Submission - Daron
Today’s blog post was written by Daron Standifird from Nolensville. He has some thoughts he felt compelled to write after a recent LODD. Line of duty deaths are terrible consequences to our line of work but we should always accept them with an approach of appreciation and reflection. We should take the time to look at ourselves and appreciate what we have and what we get to do. Don’t use our friends’ memories to fear monger and deflect our need to be reflective.

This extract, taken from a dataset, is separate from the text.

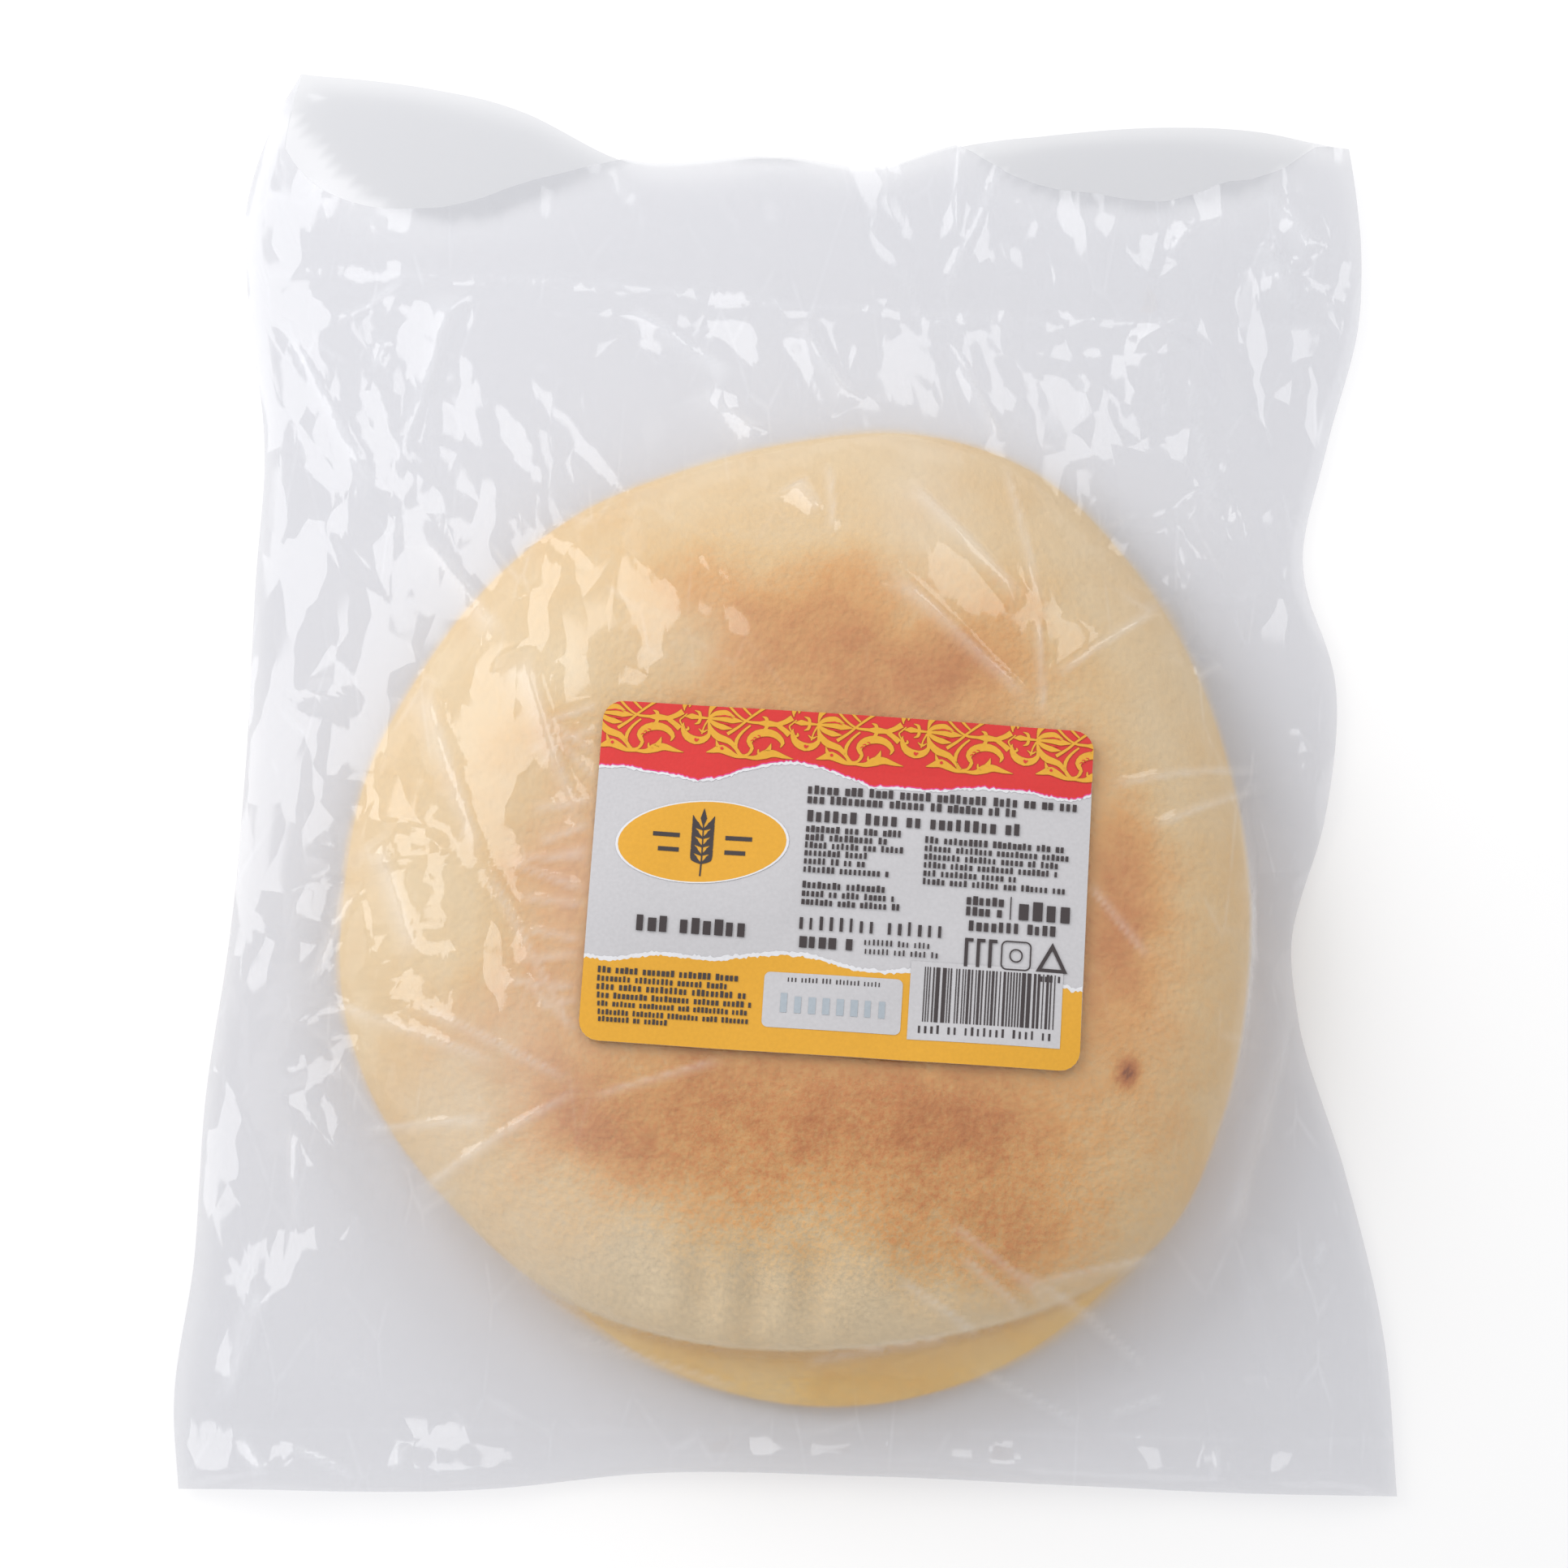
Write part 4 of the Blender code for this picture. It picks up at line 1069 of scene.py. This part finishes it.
# Black print: rows of short strokes in place of the small print, upright bars, three plain signs and
# a yellow oval with an ear of wheat. All is printed in brown-black ink, the stamp in thin grey ink.
BLACK = (0.045, 0.034, 0.036)
STAMP = (0.40, 0.45, 0.50)
ROWS = (
    (42.6, 97.5, 15.3, 17.1, 0.66), (42.6, 86.5, 17.4, 19.1, 0.66), (42.8, 86.5, 20.5, 22.9, 0.62),
    (42.7, 63.0, 23.7, 25.1, 0.62), (42.7, 60.0, 25.4, 26.8, 0.62), (42.7, 62.5, 27.1, 28.4, 0.58),
    (42.7, 55.5, 28.7, 30.0, 0.58), (42.7, 55.0, 30.4, 31.7, 0.58), (42.7, 60.0, 32.1, 33.4, 0.58),
    (42.7, 59.5, 35.2, 36.6, 0.62), (42.7, 61.5, 37.0, 38.3, 0.62), (42.7, 63.0, 38.7, 40.0, 0.62),
    (66.8, 95.0, 24.4, 25.8, 0.62), (66.8, 96.5, 26.2, 27.5, 0.58), (66.8, 94.5, 27.9, 29.2, 0.58),
    (66.8, 94.5, 29.6, 30.9, 0.58), (66.8, 86.0, 31.3, 32.6, 0.58), (66.8, 96.0, 33.0, 34.3, 0.58),
    (75.8, 84.0, 36.0, 37.8, 0.66), (75.8, 84.0, 38.2, 40.0, 0.66), (86.4, 97.0, 36.3, 40.2, 0.62),
    (76.5, 95.2, 41.0, 43.1, 0.62), (42.6, 71.5, 42.2, 45.0, 0.30), (42.8, 55.0, 46.0, 48.7, 0.68),
    (55.8, 70.0, 46.2, 47.4, 0.40), (56.0, 71.3, 48.0, 49.2, 0.40), (10.0, 33.5, 44.2, 47.4, 0.66),
    (3.0, 31.5, 55.0, 56.3, 0.64), (3.0, 29.0, 56.8, 58.0, 0.60), (3.0, 33.0, 58.4, 59.7, 0.60),
    (3.2, 34.7, 60.2, 61.4, 0.62), (3.4, 33.5, 61.9, 63.0, 0.60), (3.6, 34.7, 63.6, 64.7, 0.60),
    (3.8, 18.0, 65.0, 66.1, 0.60), (41.0, 60.0, 54.7, 55.7, 0.36), (91.3, 95.7, 51.2, 52.5, 0.55),
    (67.5, 95.0, 62.6, 64.3, 0.34),
)
OVAL = (22.0, 28.5, 17.0, 8.3, -5.0)
GRAINS = 5


def bar(left, top, right, low):
    """Outline of one upright bar."""
    return [(left, top), (right, top), (right, low), (left, low)]


def print_row(left, right, top, low, weight, seed):
    """A row of upright strokes in groups, where a line of small print would be."""
    random = np.random.RandomState(seed)
    pitch = 0.72 * (low - top)
    strokes, at, group = [], left, random.randint(3, 9)
    while at + pitch * weight < right:
        if group == 0:
            group = random.randint(2, 10)
            at += 0.8 * pitch
            continue
        high = top if random.uniform() < 0.35 else top + 0.15 * (low - top)
        wide = pitch * min(weight * random.uniform(0.85, 1.20), 0.82)
        strokes.append(bar(at, high, at + wide, low))
        at += pitch
        group -= 1
    return strokes


def frame_outline(outer, inner):
    """Two halves of a frame between two closed outlines that have the same number of points."""
    half = len(outer) // 2
    first = outer[:half + 1] + inner[:half + 1][::-1]
    second = outer[half:] + outer[:1] + (inner[half:] + inner[:1])[::-1]
    return [first, second]


def oval_outline(scale=1.0, steps=48):
    """Outline of the turned oval."""
    middle_u, middle_v, wide, tall, turn = OVAL
    turn = math.radians(turn)
    points = []
    for k in range(steps):
        a = 2 * math.pi * k / steps
        u, v = scale * wide * math.cos(a), scale * tall * math.sin(a)
        turned_u = u * math.cos(turn) - v * math.sin(turn)
        turned_v = u * math.sin(turn) + v * math.cos(turn)
        points.append((middle_u + turned_u, middle_v + turned_v))
    return points


black_ink = paper_material("brown-black ink on paper", BLACK)
stamp_ink = paper_material("grey stamp ink on paper", STAMP)
strokes = []
for number, row in enumerate(ROWS):
    strokes += print_row(*row, 200 + number)
strokes.append(bar(84.6, 35.6, 84.85, 40.3))

random = np.random.RandomState(91)
at = 68.2
while at < 94.3:
    wide = random.choice((0.22, 0.30, 0.52, 0.80), p=(0.42, 0.3, 0.2, 0.08))
    strokes.append(bar(at, 51.0, at + wide, 62.0))
    at += wide + random.choice((0.28, 0.50, 0.80), p=(0.55, 0.3, 0.15))

for left in (75.9, 78.3, 80.7):
    strokes.append(bar(left, 44.6, left + 0.7, 50.4))
    strokes.append(bar(left + 0.7, 44.6, left + 1.7, 45.3))
strokes += frame_outline(rounded_box(83.2, 44.6, 89.3, 50.6, 1.2), rounded_box(83.5, 44.9, 89.0, 50.3, 0.9))
strokes += frame_outline(rounded_box(84.9, 46.2, 87.6, 49.0, 1.3), rounded_box(85.2, 46.5, 87.3, 48.7, 1.0))
outer_sign = [(93.5, 44.4), (90.3, 50.5), (96.7, 50.5)]
inner_sign = [(93.5, 46.0), (91.5, 49.8), (95.5, 49.8)]
for k in range(3):
    following = (k + 1) % 3
    strokes.append([outer_sign[k], outer_sign[following], inner_sign[following], inner_sign[k]])

ear = [pen_stroke(((22.0, 35.6, 0.35), (22.1, 31.0, 0.30), (22.0, 24.0, 0.25)))]
ear.append(pen_stroke(((22.0, 25.2, 0.2), (22.0, 23.6, 1.3), (22.0, 21.6, 0.1))))
for k in range(GRAINS):
    foot = 33.0 - 1.75 * k
    for side in (-1, 1):
        belly, tip = 22.0 + side * 1.5, 22.0 + side * 2.2
        ear.append(pen_stroke(((22.0, foot, 0.3), (belly, foot - 1.1, 1.35), (tip, foot - 2.9, 0.1))))
for side in (-1, 1):
    for row in range(2):
        reach = 5.4 - 1.2 * row
        start, end, down = 22 + side * 4.6, 22 + side * (4.6 + reach), 27.4 + 3 * row
        ear.append(pen_stroke(((start, down, 0.9), (end, down, 0.9))))

lay_on_label("oval", [oval_outline()], 3, yellow_ink)
lay_on_label("oval_line", frame_outline(oval_outline(1.03), oval_outline(1.0)), 3, pale_rim)
lay_on_label("black_print", strokes, 7, black_ink)
lay_on_label("wheat_ear", ear, 5, black_ink, rise=RISE)
stamp = print_row(39.8, 62.3, 58.0, 61.9, 0.5, 301)
lay_on_label("date_stamp", stamp, 7, stamp_ink)

# Table, light and camera: a pale table, a broad soft lamp from the left, a weak one from behind on
# the right, and a camera above the front edge that looks down on the bag.
CAMERA_TARGET = Vector((-0.00125, -0.00615, 0.0))
CAMERA_HEIGHT_ANGLE = math.radians(77.0)
CAMERA_DISTANCE = 0.75
CAMERA_LENS = 80.85
bpy.ops.object.select_all(action="DESELECT")
bpy.ops.mesh.primitive_plane_add(size=4.0)
table = bpy.context.object
table.name = "table"
node, finish = new_material("pale table")
table.data.materials.append(finish(node("BsdfDiffuse", None, Color=(0.98, 0.98, 0.985))))


def soft_lamp(name, size, distance, turn, height, power):
    """A square lamp that faces the bag from the given side and height, in degrees."""
    turn, height = math.radians(turn), math.radians(height)
    away = Vector((math.cos(height) * math.cos(turn), math.cos(height) * math.sin(turn), math.sin(height)))
    bpy.ops.object.light_add(type="AREA", location=away * distance)
    lamp = bpy.context.object
    lamp.name = name
    lamp.data.shape = "SQUARE"
    lamp.data.size = size
    lamp.data.energy = power
    lamp.rotation_euler = away.to_track_quat("Z", "Y").to_euler()


soft_lamp("window_lamp", size=0.74, distance=0.95, turn=148.0, height=35.0, power=5.3)
soft_lamp("back_lamp", size=0.45, distance=1.1, turn=62.0, height=42.0, power=1.6)
world = bpy.data.worlds.new("studio")
bpy.context.scene.world = world
world.use_nodes = True
sky = world.node_tree.nodes["Background"].inputs
sky["Color"].default_value = (1.0, 1.0, 1.0, 1.0)
sky["Strength"].default_value = 0.74
bpy.context.scene.view_settings.view_transform = "Standard"

look = Vector((0, -math.cos(CAMERA_HEIGHT_ANGLE), math.sin(CAMERA_HEIGHT_ANGLE)))
bpy.ops.object.camera_add(location=CAMERA_TARGET + look * CAMERA_DISTANCE)
camera = bpy.context.object
camera.rotation_euler = look.to_track_quat("Z", "Y").to_euler()
camera.data.lens = CAMERA_LENS
camera.data.sensor_width = 36.0
camera.data.clip_start = 0.01
bpy.context.scene.camera = camera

As always, if you’d like to submit please email firstname.lastname@example.org with the subject “Blog”. Your submission can remain anonymous if you’d like
I was reflecting after attending a firefighters LODD funeral. If that ever happened to me I hope that you will not be sad for me and that you will not dwell on the way I died. I hope the fire service would investigate and learn from it but I would be willing to pay that price. Think about instead what that price was paid for. That was the price to be a firefighter. The best job in the world. This is not about whether or not I get a paycheck, it is the best job regardless. The price to have the honor of helping, even just a little, hundreds and thousands of people. On their bad day and their emergency. Sick old ladies off the floor, car wrecks, going to schools and yes, sometimes fires. I get to help all kinds of people, in all different ways and it all adds up. It adds up to everyone knowing that they can call 911 and help is on the way. That firefighters are coming and things are about to get better. I get to be a tiny part of earning that sense of security for the communities I serve and helping everyone feeling safe. That would be what I died for if that ever happened to me. Please don’t ever think that I just got smooshed for some burnt wood that didn’t matter anymore. I would be so sorry for the price that my family and children would have to pay and continue to pay so that I could have been a firefighter. But I couldn’t do it without their support. I am a firefighter for them and you and it’s because of them. So don’t be sad for me, I got to be a firefighter.